We met up with a few friends of ours at a martini lounge. Walking up to the door, S had been holding my hand all the way from the car. But the moment we crossed the threshold, she dropped my hand like a hot potato. I noticed, but didn’t let it bother me. Maybe she was going to need her hand to do something else, like wave hello or brush her hair out of her eyes.
The group we were hanging out with were more her friends, then mutual friends. But as long as I was with S, I felt OK. My sense of security quickly diminished as I watched S flirt with one of the guys in the group. I was used to watching her flirt with guys to get them to do things for her. But we had never slept together before … And call me naive, but I thought that maybe that meant something. Like maybe, we had crossed over from friends that flirt and mess around to … Oh, I don’t know … Dating??? Isn’t that she so proudly announced to Zoe not so long ago?
Yes, I was new to the whole lesbian thing, but I thought it was common human decency to at least stay with the girl you just fucked, you just took out for the night and you were just holding hands with and kissing before you were in front of others!

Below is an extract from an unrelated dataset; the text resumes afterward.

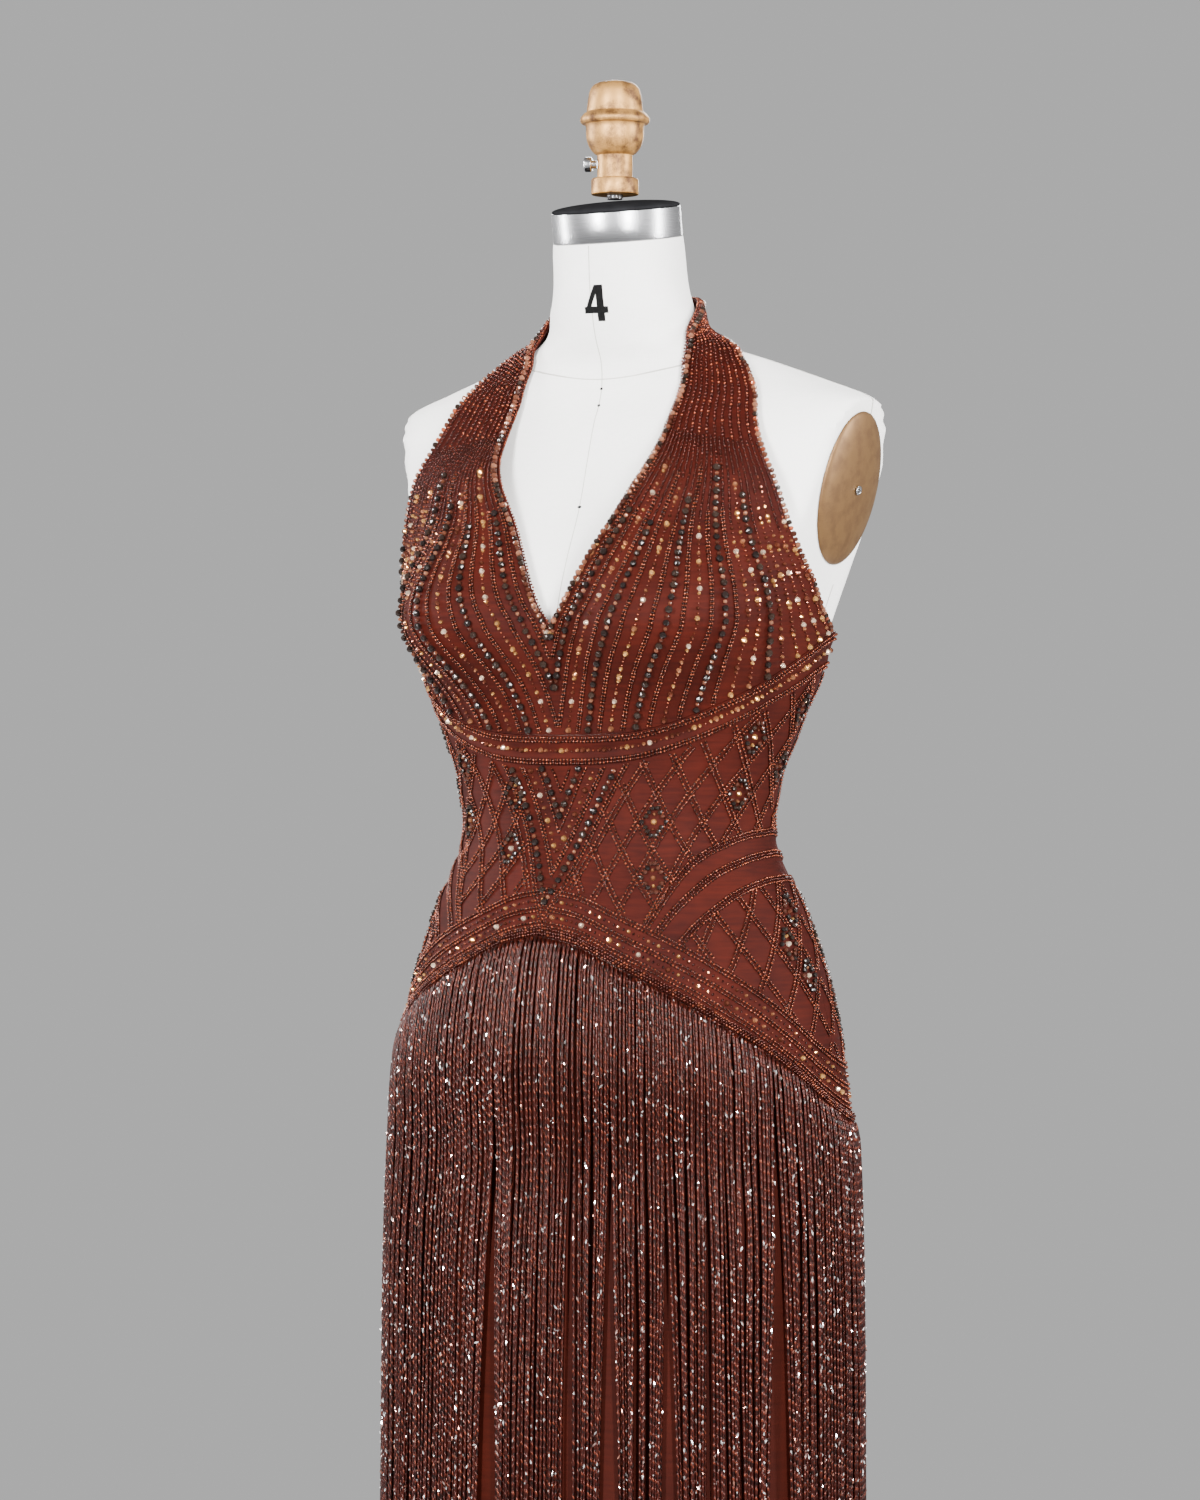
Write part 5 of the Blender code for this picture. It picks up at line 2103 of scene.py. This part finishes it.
@dataclass
class NeckFittings:
    """Steel ring, black cap, rod, turned finial and its set screw."""

    form: Form
    brushed: Material
    bare: Material
    gloss: Material
    paint: Material
    ring_radius: float = 0.0476
    ring_height: float = 0.022
    cap_radius: float = 0.0472
    cap_edge: float = 0.0012
    cap_dome: float = 0.0050
    rod_radius: float = 0.0060
    finial_foot: float = 1.5240
    sides: int = 80

    def build(self) -> None:
        """Build the ring and cap on the leaning neck, then the rod, finial and screw."""
        lean = Matrix.Translation((0, self.form.neck_middle, self.form.neck_top))
        lean = lean @ Matrix.Rotation(self.form.tilt, 4, "X")
        ring_top = GAP + self.ring_height
        ring = turned("neck_ring_steel", ((self.ring_radius, GAP), (self.ring_radius, ring_top)),
                      self.sides, 0.0005)
        settle(ring, lean)
        dress(ring, self.brushed, "steel", ["neck_ring"])
        foot = ring_top + GAP
        dome = [(self.cap_radius * math.cos(turn), foot + self.cap_edge + self.cap_dome * math.sin(turn))
                for turn in np.linspace(0.0, 1.50, 12)]
        cap = turned("neck_cap_gloss", [(self.cap_radius, foot)] + dome, self.sides, 0.0004)
        settle(cap, lean)
        dress(cap, self.gloss, "black_gloss", ["neck_cap"])
        top = (lean @ Vector((0, 0, foot + self.cap_edge + self.cap_dome))).z + 0.0012
        thread = [(self.rod_radius - 0.0003 * (step % 2), height)
                  for step, height in enumerate(np.linspace(top, self.finial_foot - GAP, 12))]
        dress(turned("neck_rod_steel", thread, 48, 0.0002), self.bare, "steel", ["neck_rod"])
        self.build_finial()
        self.build_set_screw()

    def build_finial(self) -> None:
        """Turn the finial: a foot, a collar, a bulb with a raised ring, and a dome."""
        rings = [(0.0172, self.finial_foot), (0.0175, 1.5250), (0.0175, 1.5345), (0.0168, 1.5358)]
        rings += [(0.0130, 1.5362), (0.0130, 1.5528)]
        rings += eased(((0.0138, 1.5534), (0.0156, 1.5546), (0.0184, 1.5582), (0.0203, 1.5625),
                        (0.0212, 1.5670), (0.0213, 1.5735)), 24)
        rings += eased(((0.0222, 1.5757), (0.0244, 1.5762), (0.0255, 1.5780), (0.0253, 1.5803),
                        (0.0232, 1.5832)), 14)
        rings += eased(((0.0209, 1.5846), (0.0203, 1.5900), (0.0195, 1.5960), (0.0178, 1.6018),
                        (0.0140, 1.6057), (0.0080, 1.6073), (0.0015, 1.6077)), 30)
        finial = turned("finial_gold", rings, self.sides, 0.0003)
        dress(finial, self.paint, "gold_paint", ["finial"])

    def build_set_screw(self) -> None:
        """Turn the screw that clamps the rod, with a slot across its head."""
        rings = ((0.0030, 0.0133), (0.0030, 0.0168), (0.0048, 0.0170), (0.0055, 0.0178),
                 (0.0055, 0.0220), (0.0048, 0.0228))
        screw = turned("finial_set_screw", rings, 32, 0.0002)
        cut_slot(screw, (0.0130, 0.0014, 0.0022), rings[-1][1])
        lay_down = Matrix.Rotation(math.radians(200), 4, "Z") @ Matrix.Rotation(math.pi / 2, 4, "Y")
        settle(screw, Matrix.Translation((0, 0, 1.5465)) @ lay_down)
        dress(screw, self.bare, "steel", ["finial_screw"])


@dataclass
class Stand:
    """Bottom board, pole and round base."""

    form: Form
    steel: Material
    iron: Material
    wood: Material
    board_height: float = 0.012
    pole_radius: float = 0.016
    base_height: float = 0.046

    def build(self) -> None:
        """Build the board, then the pole and the base."""
        section = FORM_SECTIONS[0]
        top = self.form.foot - GAP
        foot = top - self.board_height
        bpy.ops.mesh.primitive_cylinder_add(vertices=96, radius=1.0, depth=self.board_height,
                                            location=(0, section.middle, (top + foot) / 2))
        board = bpy.context.object
        board.name = "bottom_board_ply"
        board.scale = (section.half_width - 0.004, section.half_depth - 0.004, 1)
        settle(board, Matrix.Identity(4))
        bevel(board, 0.0010)
        dress(board, self.wood, "board_wood", ["bottom_board"])
        pole = turned("pole_steel", ((self.pole_radius, self.base_height + GAP),
                                     (self.pole_radius, foot - GAP)), 64, 0.0005)
        dress(pole, self.steel, "steel", ["pole"])
        rings = [(0.1705, 0.0), (0.1720, 0.0015), (0.1720, 0.0070)]
        rings += eased(((0.1690, 0.0100), (0.1500, 0.0130), (0.0900, 0.0170), (0.0420, 0.0230),
                        (0.0300, 0.0300)), 20)
        rings += [(0.0290, 0.0440), (0.0270, self.base_height)]
        dress(turned("base_iron", rings, 128, 0.0006), self.iron, "black_iron", ["base"])


# Studio


@dataclass
class Studio:
    """Floor, soft lights and the camera at the photograph's viewing angle."""

    azimuth: float = math.radians(27)
    distance: float = 3.4
    eye_height: float = 1.116
    metres_per_pixel: float = 0.000735
    image_height: int = 1500
    shift_pixels: float = -15.0
    floor_radius: float = 3.4
    fade_start: float = 1.3
    floor_light: Triple = (0.76, 0.76, 0.765)
    floor_dark: Triple = (0.72, 0.72, 0.725)
    surroundings: Triple = (0.92, 0.92, 0.92)
    ambient: float = 0.55
    aim_height: float = 1.50

    def build_floor(self) -> None:
        """Build a round floor that fades into the pale surroundings at its edge."""
        bpy.ops.mesh.primitive_circle_add(vertices=96, radius=self.floor_radius, fill_type="NGON")
        floor = bpy.context.object
        floor.name = "floor"
        shader = Shader("studio_floor")
        place = shader.mapped("Object")
        stops = ((0.3, self.floor_dark), (0.7, self.floor_light))
        shader.set(Base_Color=shader.ramp(shader.noise(place, 3.0), stops), Roughness=0.75)
        far = shader.add("VectorMath", operation="LENGTH", Vector=place).outputs["Value"]
        fade = shader.add("MapRange", interpolation_type="SMOOTHSTEP", Value=far,
                          From_Min=self.fade_start, From_Max=self.floor_radius - 0.1)
        glow = shader.add("Emission", Color=self.surroundings, Strength=self.ambient)
        blend = shader.add("MixShader", Fac=fade.outputs["Result"])
        shader.feed(blend.inputs[1], shader.surface.outputs["BSDF"])
        shader.feed(blend.inputs[2], glow.outputs["Emission"])
        output = shader.tree.nodes["Material Output"].inputs["Surface"]
        shader.feed(output, blend.outputs["Shader"])
        floor.data.materials.append(shader.material)

    def light(self, name: str, turn: float, out: float, height: float, size: tuple[float, float],
              power: float, spread: float = 180.0) -> None:
        """Hang an area light that faces the gown.

        Args:
            name: Its name.
            turn: Degrees round the gown from its front, towards the wearer's left.
            out: Distance from the middle.
            height: Height above the floor.
            size: Width and height.
            power: Watts.
            spread: Degrees over which it shines.
        """
        lamp = bpy.data.lights.new(name, "AREA")
        lamp.shape = "RECTANGLE"
        lamp.size, lamp.size_y = size
        lamp.energy = power
        lamp.spread = math.radians(spread)
        made = placed(name, lamp)
        angle = math.radians(turn)
        made.location = (out * math.sin(angle), -out * math.cos(angle), height)
        aim = Vector((0, 0, self.aim_height)) - made.location
        made.rotation_euler = aim.to_track_quat("-Z", "Y").to_euler()

    def build(self) -> None:
        """Build the floor, lights, world and camera."""
        self.build_floor()
        self.light("left_light", -81, 2.5, 1.85, (0.26, 1.7), 112)
        self.light("front_light", -6, 2.9, 1.9, (0.30, 1.9), 52, 80)
        self.light("key_light", 47, 2.9, 1.9, (0.30, 1.9), 49, 80)
        self.light("right_light", 106, 2.5, 1.85, (0.26, 1.7), 112)
        self.light("back_light", 200, 2.6, 2.3, (1.2, 1.2), 90)
        world = bpy.data.worlds.new("studio")
        world.use_nodes = True
        around = world.node_tree.nodes["Background"].inputs
        around["Color"].default_value = (*self.surroundings, 1.0)
        around["Strength"].default_value = self.ambient
        bpy.context.scene.world = world
        lens = bpy.data.cameras.new("camera")
        camera = placed("camera", lens)
        camera.location = (math.sin(self.azimuth) * self.distance,
                           -math.cos(self.azimuth) * self.distance, self.eye_height)
        camera.rotation_euler = (math.pi / 2, 0, self.azimuth)
        lens.sensor_fit = "VERTICAL"
        lens.sensor_height = 36
        lens.lens = 36 * (self.distance / self.metres_per_pixel) / self.image_height
        lens.shift_x = self.shift_pixels / self.image_height
        bpy.context.scene.camera = camera


def main() -> None:
    """Build the studio, the form, the stand and the gown, in that order."""
    deselect()
    Studio().build()

    canvas = CanvasFinish().material()
    seams = CanvasFinish("seam_canvas", (0.52, 0.50, 0.46), (0.40, 0.385, 0.35)).material()
    paint = GoldPaintFinish("gold_paint").material()
    plate_paint = GoldPaintFinish("gold_plate_paint", (0.150, 0.079, 0.028), (0.104, 0.052, 0.019),
                                  0.0001).material()
    ring_steel = SteelFinish("brushed_ring", (1.0, 1.0, 30.0), 0.24, 0.7).material()
    bare_steel = SteelFinish("zinc_plated", (1.0, 1.0, 4.0)).material()
    gloss = SpeckledFinish("black_gloss", (0.014, 0.014, 0.015), (0.010, 0.010, 0.011), 0.01,
                           0.00002, 0.3, specular=0.0).material()
    ink = SpeckledFinish("black_ink", (0.006, 0.006, 0.006), (0.003, 0.003, 0.003), 0.0015, 0.00002,
                         0.7, specular=0.05).material()
    iron = SpeckledFinish("black_iron", (0.034, 0.034, 0.036), (0.020, 0.020, 0.022), 0.003, 0.0003,
                          0.5, metal=0.4).material()
    wood = SpeckledFinish("board_wood", (0.42, 0.28, 0.16), (0.22, 0.13, 0.07), 0.02, 0.0002, 0.6,
                          stretch=(0.15, 1.0, 3.0)).material()

    form = Form(canvas, seams, ink)
    form.build()
    ArmPlates(plate_paint, bare_steel).build()
    NeckFittings(form, ring_steel, bare_steel, gloss, paint).build()
    Stand(form, bare_steel, iron, wood).build()

    rust = CrepeFinish("rust_crepe", (0.0405, 0.0042, 0.0017), (0.0185, 0.0018, 0.0008)).material()
    lining = CrepeFinish("underskirt_crepe", (0.0345, 0.0039, 0.0014),
                         (0.0228, 0.0025, 0.0009)).material()
    beads = {
        Shape.SEED: BeadFinish("seed_beads", 0.60, 0.20, 0.5).material(),
        Shape.FACETED: BeadFinish("faceted_beads", 0.20, 0.13, 0.35).material(),
        Shape.STONE: BeadFinish("cut_stones", 0.75, 0.10, 0.5).material(),
    }
    spark = BeadFinish("silver_lined_beads", 0.85, 0.14, 0.4).material()
    strands = StrandFinish().material()
    hanging = Fringe(strands, spark).build()
    Skirt(lining).build()
    Yoke(rust, beads, hanging).build()
    Band(rust, beads).build()
    Bodice(rust, beads).build()


if __name__ == "__main__":
    main()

But instead, I watched S spend the entire night on some guys lap. Laughing loudly at her own jokes and throwing her head back as she did so. I couldn’t help but think that she always looked like she was posing for imaginary paparazzi. As if every move she made was carefully premeditated to insure maximum sex appeal should a the snap of a camera catch her mid laugh at any given moment.
We moved to another club and I was feeling like a third wheel. The random winks she would toss my way while hanging on some man, was only making it worse. Fuck! Why did I leave my car across town? I was stuck.
Or was I? What’s the point in a best friend if you can’t call her to come rescue you from a disastrous date? I slid away from the group, which wasn’t hard since no one was really paying attention to me anyway and I called Zoe.
Her phone went straight to voicemail. Shit.
I sent her a text: S is being a bitch. I need a ride. PLEASE!!
I stood there in the ladies room staring at my phone and willing it to ring. After a few minutes I gave up and started back for the club when, thankfully, my phone buzzed in my hand. It was a text from Zoe: Where are you?
I quickly sent back: Skybar.
Zoe: I’m on my way.
A huge wave of relief washed over me as I made my way back to S to tell her I was leaving. As I walked, the thoughts that ran through my head were loud enough to drown out the music blasting in the background.
Forget S! How dare she treat me like this. What kind of game is she playing anyways? I’m so done with her. Thank god I have Zoe. …. Ugh …. Zoe. Why couldn’t it be Zoe I had just slept with instead of S?
I found S where I left her. Surrounded by men. She looked like a miniature queen holding court. I pushed by way through the throng of men and whispered in her ear, “Hey, I’m leaving.”
I didn’t wait for her to say anything, I just turned and walked out. The cold night air hit me the moment I walked outside and I instantly felt better. I probably should have waited to tell here I was leaving, till I knew Zoe was almost there. I looked down at my phone and realized I would be waiting by myself, outside, for a good half hour at least.
I looked around me and saw the line of beautiful people waiting to get into the place I just ran out of. They could have it.
My feet were killing me so I looked around for someplace to sit while I waited for Zoe. I had walked a few steps when S ran up and grabbed me by the elbow, “Where are you going!? What’s wrong?”
I was shocked she cared enough to come after me. For a split second I regretted having called Zoe to come get me. In the face of her seeming concern for my well being, my anger at being ignored all night faded. I lied, “I have a headache. I didn’t want to ruin your night so I called a friend for a ride.”
“Well call them back and tell them not to come. I’ll take you home.” She said. Her voice sounded sincere and she was back to being the S I knew in private. My stomach actually started to hurt and I really regretted jumping the gun and calling Zoe.
“I can’t. She’s already on her way.”
I nodded yes.
S looked around for a second, thinking. Her took my hand in hers and said, “Well that’s ok. When she gets here, she can just stay and hang out with us. She can even spend the night.”
I was surprised by her response and not at all sure that Zoe would go for this change in plans. I felt like a jerk now but said, “No it’s fine really. You go back and have fun. I’ll just wait for her here.”
S was just about to argue with me when we heard a horn. We turned to see that Zoe had pulled up. What the hell?? How in the hell did she get here to fast?
We walked over to the passenger side and looked in through the window. I saw instantly that she must have just left another club. Instead of her usual jeans and tee shirt, she was wearing … I wasn’t sure what she was wearing?! But the word goth would be appropriate. I had never seen her dressed like this. All black. Extremely heavy eye makeup, making her usually gorgeous eyes seem even more mysterious then usual. Was she wearing …. a dog collar??
I was too busy looking at her to say anything. So S jumped in and said, “Hey Zoe, you’re looking very alternative tonight. Why don’t you leave the spikes in the car and come join us.”